[What is asked]
Report all lines holding "before".

[Available data]

___

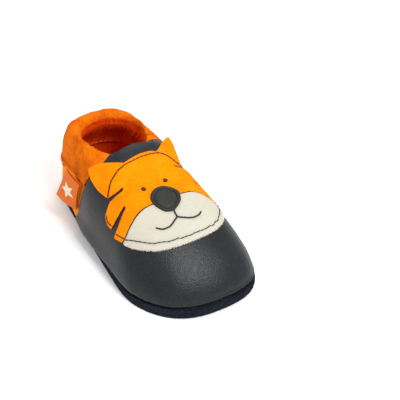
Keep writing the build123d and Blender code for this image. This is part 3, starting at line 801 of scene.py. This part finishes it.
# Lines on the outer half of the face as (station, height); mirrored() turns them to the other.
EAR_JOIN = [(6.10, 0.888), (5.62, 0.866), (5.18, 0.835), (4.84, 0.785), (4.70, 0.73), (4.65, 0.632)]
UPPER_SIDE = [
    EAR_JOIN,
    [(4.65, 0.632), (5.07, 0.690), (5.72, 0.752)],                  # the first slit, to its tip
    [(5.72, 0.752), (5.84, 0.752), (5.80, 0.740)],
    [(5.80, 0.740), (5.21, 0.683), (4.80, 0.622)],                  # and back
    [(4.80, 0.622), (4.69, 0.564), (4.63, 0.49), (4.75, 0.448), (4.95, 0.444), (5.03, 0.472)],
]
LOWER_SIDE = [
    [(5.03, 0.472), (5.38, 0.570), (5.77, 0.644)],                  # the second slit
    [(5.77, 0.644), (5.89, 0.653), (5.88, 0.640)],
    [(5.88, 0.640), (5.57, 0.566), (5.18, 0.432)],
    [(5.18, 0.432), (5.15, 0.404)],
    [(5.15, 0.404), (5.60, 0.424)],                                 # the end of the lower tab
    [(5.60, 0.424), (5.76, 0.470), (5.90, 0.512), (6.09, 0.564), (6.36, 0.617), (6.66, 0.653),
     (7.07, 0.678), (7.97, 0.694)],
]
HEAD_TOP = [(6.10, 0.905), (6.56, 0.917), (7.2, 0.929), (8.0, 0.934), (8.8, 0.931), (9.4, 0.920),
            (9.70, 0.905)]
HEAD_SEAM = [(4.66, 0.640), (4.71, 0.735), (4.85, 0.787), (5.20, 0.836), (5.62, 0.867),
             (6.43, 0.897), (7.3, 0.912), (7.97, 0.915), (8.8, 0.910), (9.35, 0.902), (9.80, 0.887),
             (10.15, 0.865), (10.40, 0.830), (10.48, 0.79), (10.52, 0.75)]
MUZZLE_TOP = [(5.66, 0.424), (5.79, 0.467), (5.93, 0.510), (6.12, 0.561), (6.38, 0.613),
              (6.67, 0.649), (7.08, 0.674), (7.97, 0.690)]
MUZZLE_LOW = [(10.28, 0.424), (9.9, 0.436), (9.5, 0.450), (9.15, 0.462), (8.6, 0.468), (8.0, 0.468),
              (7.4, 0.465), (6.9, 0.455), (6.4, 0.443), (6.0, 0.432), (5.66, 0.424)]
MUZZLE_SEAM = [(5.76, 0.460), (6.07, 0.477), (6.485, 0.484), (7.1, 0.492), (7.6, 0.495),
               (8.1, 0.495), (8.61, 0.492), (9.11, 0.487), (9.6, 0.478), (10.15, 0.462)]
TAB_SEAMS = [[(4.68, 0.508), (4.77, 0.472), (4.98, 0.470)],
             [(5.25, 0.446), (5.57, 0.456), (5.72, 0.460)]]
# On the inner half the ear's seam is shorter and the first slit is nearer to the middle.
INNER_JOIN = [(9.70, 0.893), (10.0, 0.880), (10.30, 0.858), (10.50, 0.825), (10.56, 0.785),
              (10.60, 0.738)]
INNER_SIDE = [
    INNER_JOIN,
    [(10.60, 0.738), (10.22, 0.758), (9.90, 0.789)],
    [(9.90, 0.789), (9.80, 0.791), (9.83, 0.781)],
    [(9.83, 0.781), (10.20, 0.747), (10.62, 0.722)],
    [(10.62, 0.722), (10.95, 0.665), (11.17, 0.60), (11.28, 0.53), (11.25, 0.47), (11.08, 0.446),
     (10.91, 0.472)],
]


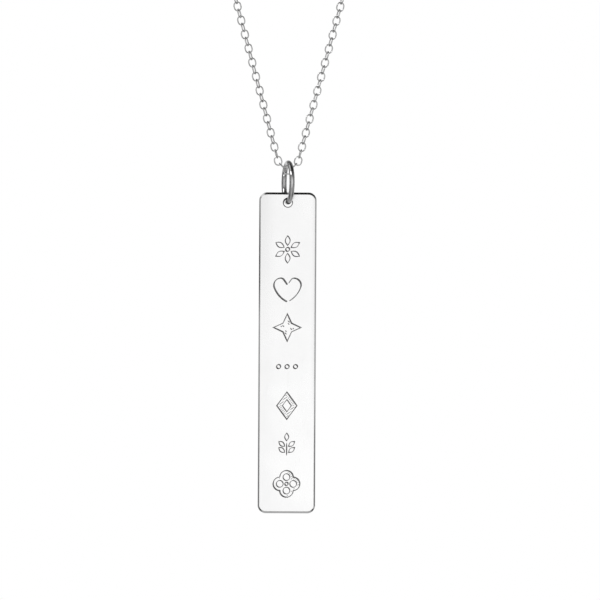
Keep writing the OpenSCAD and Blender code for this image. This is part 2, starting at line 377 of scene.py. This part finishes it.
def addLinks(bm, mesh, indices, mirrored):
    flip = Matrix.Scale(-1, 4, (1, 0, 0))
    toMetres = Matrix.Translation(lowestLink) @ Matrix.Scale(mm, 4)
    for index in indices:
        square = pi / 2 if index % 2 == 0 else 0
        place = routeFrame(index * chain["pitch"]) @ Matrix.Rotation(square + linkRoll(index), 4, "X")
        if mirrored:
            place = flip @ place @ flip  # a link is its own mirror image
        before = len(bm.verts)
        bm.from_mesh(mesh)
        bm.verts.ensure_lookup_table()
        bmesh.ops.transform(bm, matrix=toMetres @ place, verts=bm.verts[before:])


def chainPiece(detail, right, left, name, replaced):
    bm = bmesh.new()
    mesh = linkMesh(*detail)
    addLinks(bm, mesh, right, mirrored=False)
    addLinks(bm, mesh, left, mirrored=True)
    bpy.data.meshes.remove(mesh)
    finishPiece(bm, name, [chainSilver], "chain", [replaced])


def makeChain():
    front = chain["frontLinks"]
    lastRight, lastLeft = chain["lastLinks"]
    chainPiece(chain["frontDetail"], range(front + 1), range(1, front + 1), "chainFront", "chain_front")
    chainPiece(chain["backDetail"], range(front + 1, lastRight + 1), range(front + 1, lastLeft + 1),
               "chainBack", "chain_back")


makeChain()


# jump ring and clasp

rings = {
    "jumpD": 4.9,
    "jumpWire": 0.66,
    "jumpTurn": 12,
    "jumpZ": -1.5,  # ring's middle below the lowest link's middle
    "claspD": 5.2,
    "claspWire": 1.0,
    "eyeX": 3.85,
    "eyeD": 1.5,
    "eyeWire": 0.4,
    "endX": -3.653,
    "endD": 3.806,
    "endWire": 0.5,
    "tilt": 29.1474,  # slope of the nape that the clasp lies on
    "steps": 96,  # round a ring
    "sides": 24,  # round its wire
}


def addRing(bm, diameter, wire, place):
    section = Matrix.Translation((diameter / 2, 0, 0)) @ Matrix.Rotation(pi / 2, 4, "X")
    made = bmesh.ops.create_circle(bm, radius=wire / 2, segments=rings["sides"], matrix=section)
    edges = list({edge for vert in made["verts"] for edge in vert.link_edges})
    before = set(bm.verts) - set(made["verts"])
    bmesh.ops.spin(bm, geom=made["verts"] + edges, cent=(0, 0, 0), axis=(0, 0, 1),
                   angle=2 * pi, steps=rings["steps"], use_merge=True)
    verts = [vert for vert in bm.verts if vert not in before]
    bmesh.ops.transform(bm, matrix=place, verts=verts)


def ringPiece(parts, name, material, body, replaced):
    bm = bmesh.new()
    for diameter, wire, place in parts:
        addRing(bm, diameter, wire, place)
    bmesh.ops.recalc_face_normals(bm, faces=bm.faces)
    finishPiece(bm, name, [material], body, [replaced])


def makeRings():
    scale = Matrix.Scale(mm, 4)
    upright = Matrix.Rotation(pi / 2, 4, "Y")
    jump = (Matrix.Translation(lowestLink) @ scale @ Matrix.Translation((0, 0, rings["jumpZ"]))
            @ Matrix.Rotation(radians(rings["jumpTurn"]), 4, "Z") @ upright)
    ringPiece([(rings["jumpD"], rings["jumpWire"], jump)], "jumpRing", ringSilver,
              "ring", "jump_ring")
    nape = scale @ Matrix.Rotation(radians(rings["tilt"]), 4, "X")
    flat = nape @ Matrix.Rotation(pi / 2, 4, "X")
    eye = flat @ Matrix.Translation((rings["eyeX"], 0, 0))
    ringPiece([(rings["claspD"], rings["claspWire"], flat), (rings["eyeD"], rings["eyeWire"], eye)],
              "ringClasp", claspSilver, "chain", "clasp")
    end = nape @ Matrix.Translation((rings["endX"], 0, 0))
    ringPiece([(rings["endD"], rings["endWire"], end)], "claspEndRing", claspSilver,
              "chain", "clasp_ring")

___

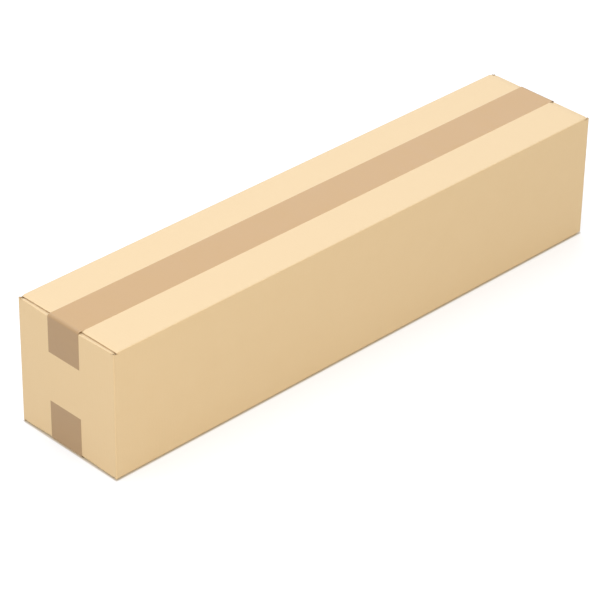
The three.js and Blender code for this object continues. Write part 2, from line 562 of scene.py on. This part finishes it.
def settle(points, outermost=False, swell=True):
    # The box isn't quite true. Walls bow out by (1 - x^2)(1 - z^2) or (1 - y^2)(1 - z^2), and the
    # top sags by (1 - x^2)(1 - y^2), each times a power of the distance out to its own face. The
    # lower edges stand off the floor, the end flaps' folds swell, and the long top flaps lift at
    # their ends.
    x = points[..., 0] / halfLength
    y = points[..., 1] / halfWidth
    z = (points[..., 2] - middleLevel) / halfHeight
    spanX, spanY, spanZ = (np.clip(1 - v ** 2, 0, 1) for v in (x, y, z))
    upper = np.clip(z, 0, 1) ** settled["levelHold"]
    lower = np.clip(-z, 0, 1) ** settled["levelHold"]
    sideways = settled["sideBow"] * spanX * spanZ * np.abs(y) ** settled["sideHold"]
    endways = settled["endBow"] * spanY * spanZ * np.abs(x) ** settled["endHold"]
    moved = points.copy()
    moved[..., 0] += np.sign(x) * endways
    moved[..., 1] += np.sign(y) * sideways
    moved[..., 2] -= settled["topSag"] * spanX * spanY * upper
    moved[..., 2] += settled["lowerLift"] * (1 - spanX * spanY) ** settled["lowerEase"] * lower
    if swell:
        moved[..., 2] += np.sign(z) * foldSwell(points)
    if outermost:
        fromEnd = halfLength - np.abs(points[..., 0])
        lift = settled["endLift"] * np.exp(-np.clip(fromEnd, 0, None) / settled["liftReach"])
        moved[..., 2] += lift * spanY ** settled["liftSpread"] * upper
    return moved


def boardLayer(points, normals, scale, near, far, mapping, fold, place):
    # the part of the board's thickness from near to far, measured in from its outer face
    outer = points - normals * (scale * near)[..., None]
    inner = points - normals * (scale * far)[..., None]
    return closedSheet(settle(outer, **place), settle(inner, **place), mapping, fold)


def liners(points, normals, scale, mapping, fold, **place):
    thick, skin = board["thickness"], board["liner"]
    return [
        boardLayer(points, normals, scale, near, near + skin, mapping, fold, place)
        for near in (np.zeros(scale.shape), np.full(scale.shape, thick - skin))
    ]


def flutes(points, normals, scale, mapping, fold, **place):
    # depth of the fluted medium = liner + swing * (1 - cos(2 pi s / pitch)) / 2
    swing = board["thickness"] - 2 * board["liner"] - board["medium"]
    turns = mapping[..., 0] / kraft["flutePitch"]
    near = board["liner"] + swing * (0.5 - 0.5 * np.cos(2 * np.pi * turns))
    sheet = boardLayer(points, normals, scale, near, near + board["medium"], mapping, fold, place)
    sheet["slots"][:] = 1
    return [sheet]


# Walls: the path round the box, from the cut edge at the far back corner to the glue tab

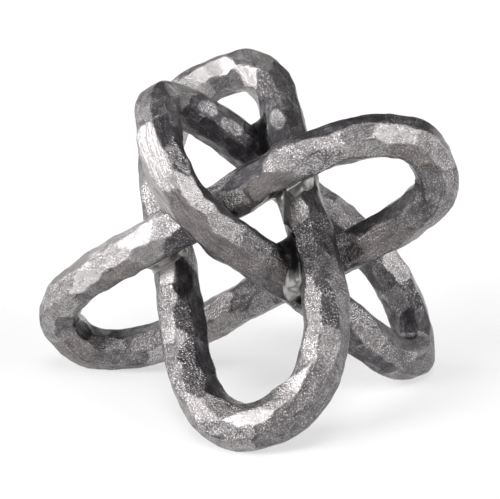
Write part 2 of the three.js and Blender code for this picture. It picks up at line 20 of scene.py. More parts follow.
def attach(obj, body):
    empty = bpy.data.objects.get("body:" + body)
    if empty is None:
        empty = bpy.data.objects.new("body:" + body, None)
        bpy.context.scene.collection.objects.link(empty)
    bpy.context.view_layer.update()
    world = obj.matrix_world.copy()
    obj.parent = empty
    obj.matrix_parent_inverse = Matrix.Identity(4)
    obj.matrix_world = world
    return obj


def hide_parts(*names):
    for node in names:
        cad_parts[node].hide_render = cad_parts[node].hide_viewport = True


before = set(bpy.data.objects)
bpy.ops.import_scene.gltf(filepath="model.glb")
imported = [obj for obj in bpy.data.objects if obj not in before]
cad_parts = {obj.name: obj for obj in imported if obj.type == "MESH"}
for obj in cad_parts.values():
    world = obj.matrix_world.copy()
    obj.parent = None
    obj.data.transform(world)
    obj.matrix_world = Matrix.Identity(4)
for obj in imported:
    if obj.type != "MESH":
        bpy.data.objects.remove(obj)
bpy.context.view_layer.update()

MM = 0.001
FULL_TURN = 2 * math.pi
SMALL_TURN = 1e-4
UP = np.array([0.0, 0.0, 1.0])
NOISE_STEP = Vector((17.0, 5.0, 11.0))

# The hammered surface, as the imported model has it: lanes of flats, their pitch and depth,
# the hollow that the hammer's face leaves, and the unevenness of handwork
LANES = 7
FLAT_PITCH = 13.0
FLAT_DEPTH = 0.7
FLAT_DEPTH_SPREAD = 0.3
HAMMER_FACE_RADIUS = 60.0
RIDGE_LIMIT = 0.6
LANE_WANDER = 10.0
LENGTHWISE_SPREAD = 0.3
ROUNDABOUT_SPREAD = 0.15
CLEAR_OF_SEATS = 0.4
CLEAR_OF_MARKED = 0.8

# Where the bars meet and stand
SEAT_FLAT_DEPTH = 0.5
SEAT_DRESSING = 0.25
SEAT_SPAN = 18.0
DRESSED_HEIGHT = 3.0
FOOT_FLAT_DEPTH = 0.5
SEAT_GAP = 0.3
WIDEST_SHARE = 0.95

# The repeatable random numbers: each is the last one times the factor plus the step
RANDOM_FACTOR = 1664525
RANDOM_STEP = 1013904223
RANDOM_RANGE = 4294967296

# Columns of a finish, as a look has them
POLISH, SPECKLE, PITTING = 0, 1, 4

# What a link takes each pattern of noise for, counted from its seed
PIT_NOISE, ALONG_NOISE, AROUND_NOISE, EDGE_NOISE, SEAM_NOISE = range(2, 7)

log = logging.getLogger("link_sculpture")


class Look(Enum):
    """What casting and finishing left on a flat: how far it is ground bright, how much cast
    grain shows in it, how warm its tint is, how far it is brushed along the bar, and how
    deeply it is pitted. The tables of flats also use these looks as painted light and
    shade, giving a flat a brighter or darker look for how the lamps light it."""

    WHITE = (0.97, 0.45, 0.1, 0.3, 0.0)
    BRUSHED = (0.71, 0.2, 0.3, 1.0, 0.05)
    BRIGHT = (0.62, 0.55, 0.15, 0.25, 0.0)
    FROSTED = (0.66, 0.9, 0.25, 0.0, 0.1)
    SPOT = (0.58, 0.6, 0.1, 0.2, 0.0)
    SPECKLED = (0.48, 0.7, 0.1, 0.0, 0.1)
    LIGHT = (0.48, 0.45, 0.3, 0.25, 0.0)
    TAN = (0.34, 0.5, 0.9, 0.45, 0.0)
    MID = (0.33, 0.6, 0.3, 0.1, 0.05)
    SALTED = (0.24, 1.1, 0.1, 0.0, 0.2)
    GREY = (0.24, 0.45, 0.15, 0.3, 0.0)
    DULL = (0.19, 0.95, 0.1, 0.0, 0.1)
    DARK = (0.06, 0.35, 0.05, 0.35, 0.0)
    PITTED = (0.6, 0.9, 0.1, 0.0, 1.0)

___

[Response]
        before = len(bm.verts)
        bmesh.ops.transform(bm, matrix=toMetres @ place, verts=bm.verts[before:])
    before = set(bm.verts) - set(made["verts"])
    verts = [vert for vert in bm.verts if vert not in before]
before = set(bpy.data.objects)
imported = [obj for obj in bpy.data.objects if obj not in before]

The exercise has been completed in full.